▶ **What to work on**
Say how many lines in the records include the string "joints", adding no other words.

## START Provided records

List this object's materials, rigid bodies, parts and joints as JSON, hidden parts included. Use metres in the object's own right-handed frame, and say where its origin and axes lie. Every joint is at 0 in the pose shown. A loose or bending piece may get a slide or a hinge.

## END Provided records
## START Provided records

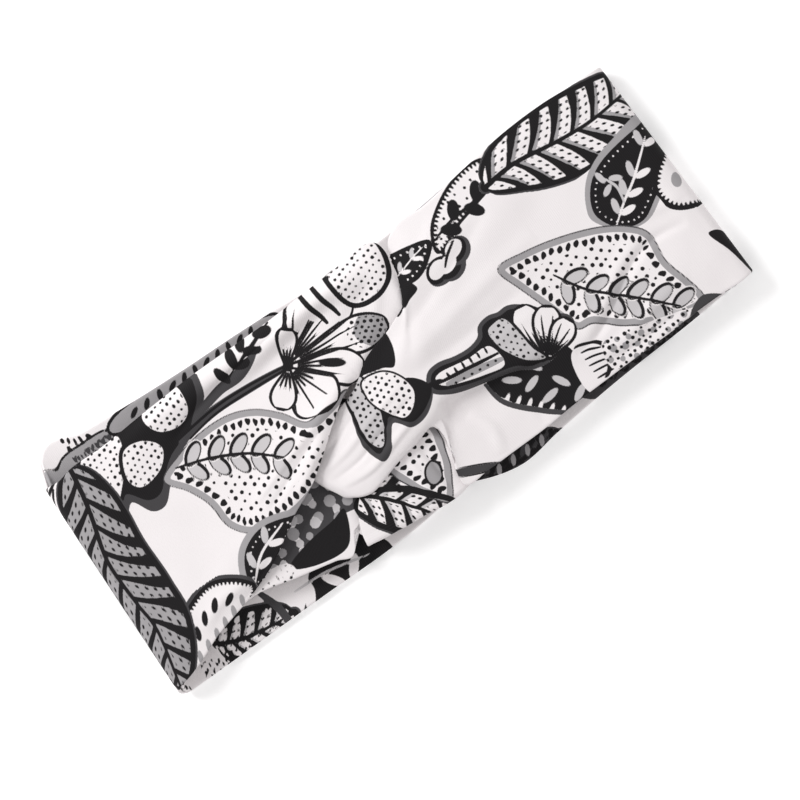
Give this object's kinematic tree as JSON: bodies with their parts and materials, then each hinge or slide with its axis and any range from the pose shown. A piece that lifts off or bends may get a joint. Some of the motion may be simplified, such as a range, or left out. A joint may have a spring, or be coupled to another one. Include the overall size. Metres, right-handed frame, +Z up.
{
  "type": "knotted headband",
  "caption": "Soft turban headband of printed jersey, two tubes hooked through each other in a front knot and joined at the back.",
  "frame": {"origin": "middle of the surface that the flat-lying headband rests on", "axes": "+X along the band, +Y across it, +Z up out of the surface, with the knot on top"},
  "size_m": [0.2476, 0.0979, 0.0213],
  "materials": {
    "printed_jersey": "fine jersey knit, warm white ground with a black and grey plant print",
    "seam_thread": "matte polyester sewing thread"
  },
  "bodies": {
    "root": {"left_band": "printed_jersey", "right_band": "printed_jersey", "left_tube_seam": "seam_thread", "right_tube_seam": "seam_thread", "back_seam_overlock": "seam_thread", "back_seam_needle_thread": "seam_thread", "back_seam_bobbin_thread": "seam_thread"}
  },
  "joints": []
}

## END Provided records

▶ **Output for this exercise**
2